Refinement of Norrbin Model via Correlations between Dimensionless Cross-Flow Coefficient and Hydrodynamic Derivatives

Abstract

To develop a simplified and highly accurate ship motion model, this study thoroughly investigated the relationship between the dimensionless cross-flow coefficient and the four hydrodynamic derivatives of the Norrbin model. Eight different types of ships were simulated to explore the impact of dimensionless cross-flow coefficients and individual hydrodynamic derivatives on the ship’s turning circle. A set of precise formulas is proposed to depict the interplay between these variables.
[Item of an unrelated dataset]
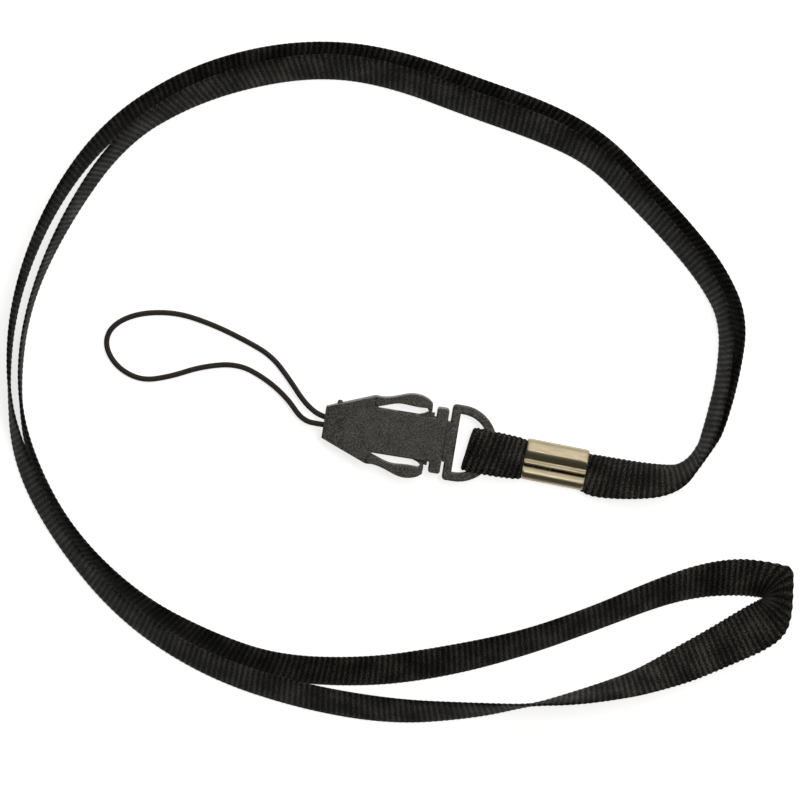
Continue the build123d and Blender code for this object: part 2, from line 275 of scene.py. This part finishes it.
def smooth(points, steps):
    """Points along the NURBS line that has these as its control points."""
    curve = bpy.data.curves.new("route", "CURVE")
    curve.dimensions = "3D"
    spline = curve.splines.new("NURBS")
    spline.points.add(len(points) - 1)
    for point, place in zip(spline.points, points):
        point.co = (*place, 1)
    spline.order_u = 3
    spline.use_endpoint_u = True
    spline.resolution_u = steps
    holder = bpy.data.objects.new("route", curve)
    mesh = bpy.data.meshes.new_from_object(holder)
    line = [vertex.co.copy() for vertex in mesh.vertices]
    bpy.data.objects.remove(holder)
    bpy.data.curves.remove(curve)
    bpy.data.meshes.remove(mesh)
    return line


def directions(line):
    """The unit heading at each point of a line."""
    ends = list(zip([line[0]] + line[:-1], line[1:] + [line[-1]]))
    return [(after - before).normalized() for before, after in ends]


def distances(line):
    """How far along the line each point is."""
    total = [0.0]
    for before, after in zip(line, line[1:]):
        total.append(total[-1] + (after - before).length)
    return total


def solid_ends(count, uvs):
    """One face over each end of a skin, as its corners and their uvs."""
    ends = []
    for ring, order in ((0, range(count - 1, -1, -1)), (len(uvs) - 1, range(count))):
        ends.append(([ring * count + side for side in order], [uvs[ring][side] for side in order]))
    return ends


def sheet_ends(count, uvs):
    """Quads between the outer and inner skins at both cut ends of a sheet, as corners and their uvs."""
    ends = []
    for ring in (0, len(uvs) - 1):
        base = ring * count
        for side in range(count // 2 - 1):
            quad = [base + side, base + count - 1 - side, base + count - 2 - side, base + side + 1]
            ends.append((quad if ring == 0 else quad[::-1], [(side * RIM_UV_STEP, 0.5)] * 4))
    return ends


def add_mesh(name, rings, material, uvs, ends=solid_ends):
    """A skin through closed rings of points. uvs has (across, along) at a ring's points, the first twice."""
    count = len(rings[0])
    vertices = [point for ring in rings for point in ring]
    faces = []
    corner_uvs = []
    for ring in range(len(rings) - 1):
        for side in range(count):
            here = ring * count
            above = here + count
            after = (side + 1) % count
            faces.append((here + side, here + after, above + after, above + side))
            corner_uvs += [uvs[ring][side], uvs[ring][side + 1], uvs[ring + 1][side + 1], uvs[ring + 1][side]]
    for corners, places in ends(count, uvs):
        faces.append(corners)
        corner_uvs += places
    mesh = bpy.data.meshes.new(name)
    mesh.from_pydata(vertices, [], faces)
    layer = mesh.uv_layers.new(name="UVMap")
    for corner, uv in zip(layer.data, corner_uvs):
        corner.uv = uv
    mesh.validate()
    mesh.shade_smooth()
    mesh.materials.append(material)
    piece = bpy.data.objects.new(name, mesh)
    bpy.context.scene.collection.objects.link(piece)
    return piece


# Materials


def new_material(name, **inputs):
    """A Principled material with these inputs, its node tree and its shader."""
    material = bpy.data.materials.new(name)
    material.use_nodes = True
    shader = material.node_tree.nodes["Principled BSDF"]
    for label, value in inputs.items():
        shader.inputs[label.replace("_", " ")].default_value = value
    return material, material.node_tree, shader


def add_node(tree, kind, settings=(), **inputs):
    """A node with its settings and inputs; an input that is a socket is linked."""
    node = tree.nodes.new(kind)
    for label, value in settings:
        setattr(node, label, value)
    for label, value in inputs.items():
        socket = node.inputs[int(label[1:])] if label[0] == "_" else node.inputs[label.replace("_", " ")]
        if isinstance(value, bpy.types.NodeSocket):
            tree.links.new(value, socket)
        else:
            socket.default_value = value
    return node


def calculate(tree, operation, first, second=0.0, third=0.0):
    """A Math node's result."""
    settings = [("operation", operation)]
    return add_node(tree, "ShaderNodeMath", settings, _0=first, _1=second, _2=third).outputs[0]


def speckle(tree, vector, scale, detail, roughness=0.5):
    """A noise texture's grey."""
    settings = {"Vector": vector, "Scale": scale, "Detail": detail, "Roughness": roughness}
    return add_node(tree, "ShaderNodeTexNoise", **settings).outputs["Fac"]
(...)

The simulation outcomes indicate that the average deviation in the agreement between the turning circles produced by adjusting the dimensionless cross-flow coefficient and those predicted by modifying the four hydrodynamic derivatives was only 2.70%. Furthermore, the similarities between the two circles and the sea trail were significantly higher at 91.45% and 92.87% compared with the original Norrbin model’s accuracy of 78.12%. Adjusting the dimensionless cross-flow coefficients enabled the rapid identification of a curve that closely mirrored the sea trail. This research aimed to improve the accuracy of the Norrbin model and resolve issues related to determining the magnification of the hydrodynamic derivatives, laying a robust foundation for subsequent studies and applications in relevant domains.